▸ MATERIAL FOR THIS EXERCISE
——————

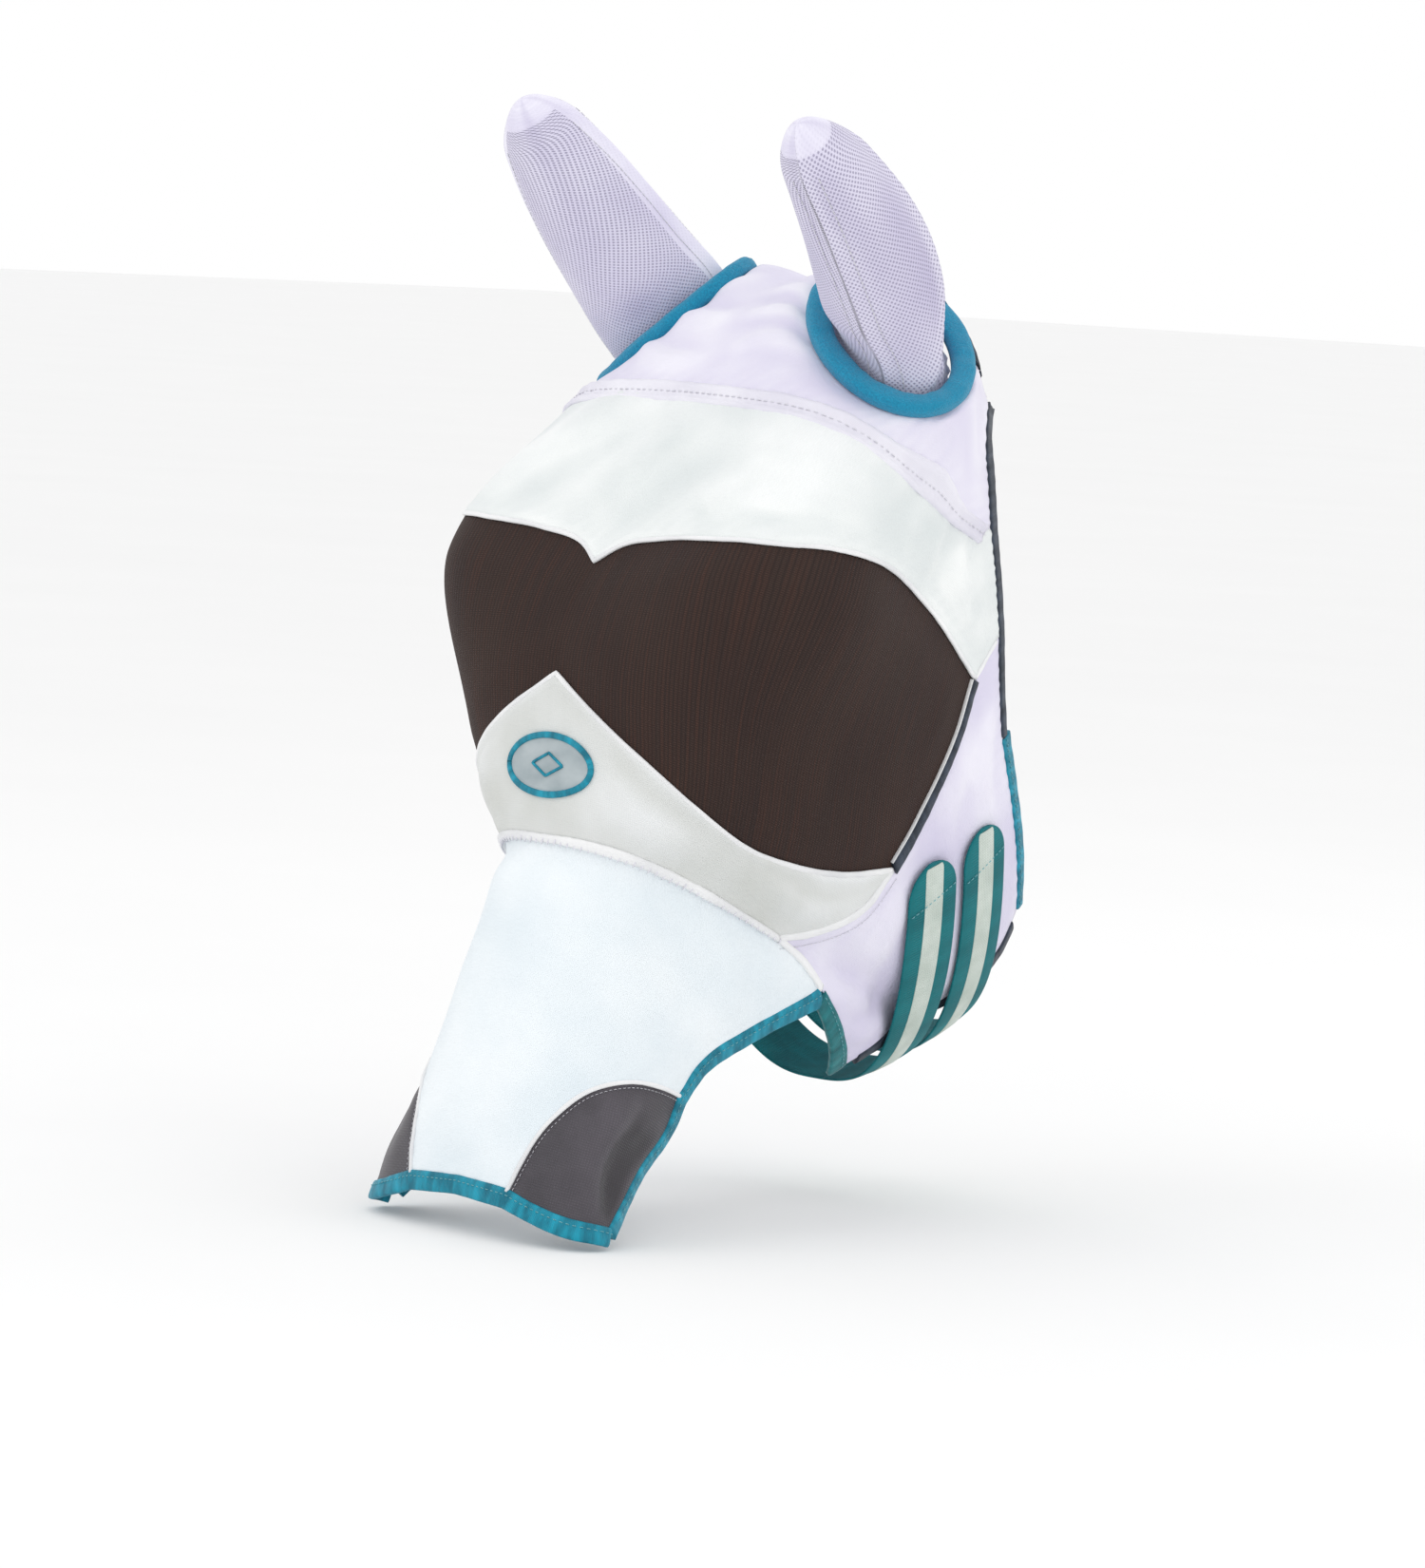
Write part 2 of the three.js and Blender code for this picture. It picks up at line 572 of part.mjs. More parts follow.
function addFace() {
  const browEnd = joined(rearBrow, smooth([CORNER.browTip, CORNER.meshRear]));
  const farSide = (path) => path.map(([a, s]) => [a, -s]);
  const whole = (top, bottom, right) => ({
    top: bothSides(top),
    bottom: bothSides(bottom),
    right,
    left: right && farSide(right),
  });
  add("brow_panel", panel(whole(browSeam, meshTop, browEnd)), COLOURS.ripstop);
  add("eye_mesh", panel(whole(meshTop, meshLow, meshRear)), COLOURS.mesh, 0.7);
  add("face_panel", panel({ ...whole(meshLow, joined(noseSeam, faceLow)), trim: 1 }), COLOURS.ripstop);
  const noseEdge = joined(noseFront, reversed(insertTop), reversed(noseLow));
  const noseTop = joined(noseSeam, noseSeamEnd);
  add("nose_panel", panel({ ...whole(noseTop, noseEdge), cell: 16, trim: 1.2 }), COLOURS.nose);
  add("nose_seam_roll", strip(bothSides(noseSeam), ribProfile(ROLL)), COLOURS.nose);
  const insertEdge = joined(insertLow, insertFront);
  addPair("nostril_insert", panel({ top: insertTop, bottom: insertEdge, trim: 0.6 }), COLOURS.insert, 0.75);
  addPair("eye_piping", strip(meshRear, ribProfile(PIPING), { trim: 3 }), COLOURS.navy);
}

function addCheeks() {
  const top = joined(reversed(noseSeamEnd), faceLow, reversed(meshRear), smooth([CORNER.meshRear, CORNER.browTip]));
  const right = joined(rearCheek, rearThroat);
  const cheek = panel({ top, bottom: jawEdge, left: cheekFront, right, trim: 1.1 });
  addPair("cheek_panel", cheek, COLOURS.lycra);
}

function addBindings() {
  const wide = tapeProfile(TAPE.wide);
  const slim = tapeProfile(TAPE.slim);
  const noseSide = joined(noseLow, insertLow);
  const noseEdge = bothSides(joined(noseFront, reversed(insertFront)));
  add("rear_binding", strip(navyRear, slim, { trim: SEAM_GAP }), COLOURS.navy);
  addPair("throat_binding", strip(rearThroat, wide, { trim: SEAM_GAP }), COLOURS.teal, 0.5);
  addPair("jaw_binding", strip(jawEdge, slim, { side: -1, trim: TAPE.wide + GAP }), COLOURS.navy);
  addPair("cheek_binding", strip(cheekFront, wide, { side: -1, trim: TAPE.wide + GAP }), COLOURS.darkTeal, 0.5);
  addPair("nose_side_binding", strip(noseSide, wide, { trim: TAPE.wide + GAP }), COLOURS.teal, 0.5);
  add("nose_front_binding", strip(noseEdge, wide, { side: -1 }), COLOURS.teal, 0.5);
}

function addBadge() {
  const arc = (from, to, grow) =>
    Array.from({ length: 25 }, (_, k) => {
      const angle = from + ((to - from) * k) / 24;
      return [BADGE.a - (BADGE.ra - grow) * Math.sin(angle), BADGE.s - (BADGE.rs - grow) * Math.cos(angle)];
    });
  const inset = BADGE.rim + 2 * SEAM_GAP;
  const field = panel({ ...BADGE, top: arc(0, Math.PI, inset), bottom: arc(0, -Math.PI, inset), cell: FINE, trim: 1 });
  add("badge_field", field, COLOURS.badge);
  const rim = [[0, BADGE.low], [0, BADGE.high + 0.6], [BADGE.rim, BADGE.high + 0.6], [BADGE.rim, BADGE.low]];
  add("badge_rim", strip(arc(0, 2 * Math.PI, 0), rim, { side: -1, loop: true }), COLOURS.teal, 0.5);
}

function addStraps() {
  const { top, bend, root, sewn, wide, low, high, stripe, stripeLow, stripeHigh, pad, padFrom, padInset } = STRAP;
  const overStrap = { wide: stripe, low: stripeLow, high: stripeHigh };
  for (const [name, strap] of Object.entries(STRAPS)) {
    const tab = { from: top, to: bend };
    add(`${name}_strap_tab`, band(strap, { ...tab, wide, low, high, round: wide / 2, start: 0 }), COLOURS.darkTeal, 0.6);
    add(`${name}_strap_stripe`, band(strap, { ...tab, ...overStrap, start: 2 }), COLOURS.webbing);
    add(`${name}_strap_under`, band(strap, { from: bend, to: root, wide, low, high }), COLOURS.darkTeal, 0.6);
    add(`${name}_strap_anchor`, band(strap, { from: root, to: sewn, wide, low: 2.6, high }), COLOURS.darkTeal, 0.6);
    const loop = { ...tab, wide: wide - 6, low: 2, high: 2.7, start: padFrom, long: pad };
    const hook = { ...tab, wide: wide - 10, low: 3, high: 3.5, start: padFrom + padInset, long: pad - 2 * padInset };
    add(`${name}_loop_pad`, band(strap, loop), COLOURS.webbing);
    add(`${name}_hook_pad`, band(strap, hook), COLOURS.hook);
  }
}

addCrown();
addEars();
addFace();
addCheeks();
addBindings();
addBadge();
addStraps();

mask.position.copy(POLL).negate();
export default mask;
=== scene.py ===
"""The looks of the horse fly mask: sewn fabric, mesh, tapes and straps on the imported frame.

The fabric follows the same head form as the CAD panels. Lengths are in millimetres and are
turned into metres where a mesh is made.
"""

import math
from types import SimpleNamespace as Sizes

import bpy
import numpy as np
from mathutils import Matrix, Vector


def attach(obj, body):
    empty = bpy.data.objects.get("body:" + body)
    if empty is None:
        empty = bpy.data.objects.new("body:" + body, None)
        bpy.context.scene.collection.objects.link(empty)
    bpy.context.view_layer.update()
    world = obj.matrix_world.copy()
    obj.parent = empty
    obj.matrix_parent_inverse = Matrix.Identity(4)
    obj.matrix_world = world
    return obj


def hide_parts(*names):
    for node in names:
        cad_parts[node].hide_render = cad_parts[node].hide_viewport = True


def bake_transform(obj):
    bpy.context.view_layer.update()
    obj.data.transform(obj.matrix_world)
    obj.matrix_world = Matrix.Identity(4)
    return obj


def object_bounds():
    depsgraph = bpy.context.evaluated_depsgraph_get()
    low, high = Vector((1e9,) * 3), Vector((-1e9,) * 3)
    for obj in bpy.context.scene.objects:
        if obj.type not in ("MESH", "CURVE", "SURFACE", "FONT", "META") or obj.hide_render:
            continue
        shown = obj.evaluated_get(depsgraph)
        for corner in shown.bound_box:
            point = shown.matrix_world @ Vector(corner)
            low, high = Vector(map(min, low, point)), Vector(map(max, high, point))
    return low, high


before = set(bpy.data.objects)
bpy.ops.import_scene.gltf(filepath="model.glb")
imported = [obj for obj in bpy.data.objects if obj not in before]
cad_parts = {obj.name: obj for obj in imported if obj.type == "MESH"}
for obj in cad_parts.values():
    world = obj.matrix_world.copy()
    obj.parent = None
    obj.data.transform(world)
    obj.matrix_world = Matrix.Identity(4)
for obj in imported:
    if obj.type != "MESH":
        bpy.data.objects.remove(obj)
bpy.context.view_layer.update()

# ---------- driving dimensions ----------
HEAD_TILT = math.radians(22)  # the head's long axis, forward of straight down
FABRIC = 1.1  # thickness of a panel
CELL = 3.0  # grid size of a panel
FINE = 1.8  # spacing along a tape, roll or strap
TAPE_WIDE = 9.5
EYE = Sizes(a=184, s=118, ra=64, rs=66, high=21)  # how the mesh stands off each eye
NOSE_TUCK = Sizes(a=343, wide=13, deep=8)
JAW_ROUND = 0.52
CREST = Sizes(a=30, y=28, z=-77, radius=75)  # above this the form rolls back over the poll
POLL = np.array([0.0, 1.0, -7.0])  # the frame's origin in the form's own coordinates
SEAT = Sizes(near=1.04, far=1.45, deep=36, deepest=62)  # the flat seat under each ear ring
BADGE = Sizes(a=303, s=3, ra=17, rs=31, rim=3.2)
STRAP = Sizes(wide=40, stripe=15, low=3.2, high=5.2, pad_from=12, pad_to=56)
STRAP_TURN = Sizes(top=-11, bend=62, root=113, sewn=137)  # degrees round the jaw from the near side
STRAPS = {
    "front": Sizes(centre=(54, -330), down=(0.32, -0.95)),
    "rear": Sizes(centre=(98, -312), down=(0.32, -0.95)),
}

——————

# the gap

——————

▸ WHAT YOU HAVE TO DO
Taking the records above, retype every line from the one with "addCrown();" down to the one with "depsgraph = bpy.context.evaluated_depsgraph_get()", exactly and with nothing else.

▸ SOLUTION
addCrown();
addEars();
addFace();
addCheeks();
addBindings();
addBadge();
addStraps();

mask.position.copy(POLL).negate();
export default mask;
=== scene.py ===
"""The looks of the horse fly mask: sewn fabric, mesh, tapes and straps on the imported frame.

The fabric follows the same head form as the CAD panels. Lengths are in millimetres and are
turned into metres where a mesh is made.
"""

import math
from types import SimpleNamespace as Sizes

import bpy
import numpy as np
from mathutils import Matrix, Vector


def attach(obj, body):
    empty = bpy.data.objects.get("body:" + body)
    if empty is None:
        empty = bpy.data.objects.new("body:" + body, None)
        bpy.context.scene.collection.objects.link(empty)
    bpy.context.view_layer.update()
    world = obj.matrix_world.copy()
    obj.parent = empty
    obj.matrix_parent_inverse = Matrix.Identity(4)
    obj.matrix_world = world
    return obj


def hide_parts(*names):
    for node in names:
        cad_parts[node].hide_render = cad_parts[node].hide_viewport = True


def bake_transform(obj):
    bpy.context.view_layer.update()
    obj.data.transform(obj.matrix_world)
    obj.matrix_world = Matrix.Identity(4)
    return obj


def object_bounds():
    depsgraph = bpy.context.evaluated_depsgraph_get()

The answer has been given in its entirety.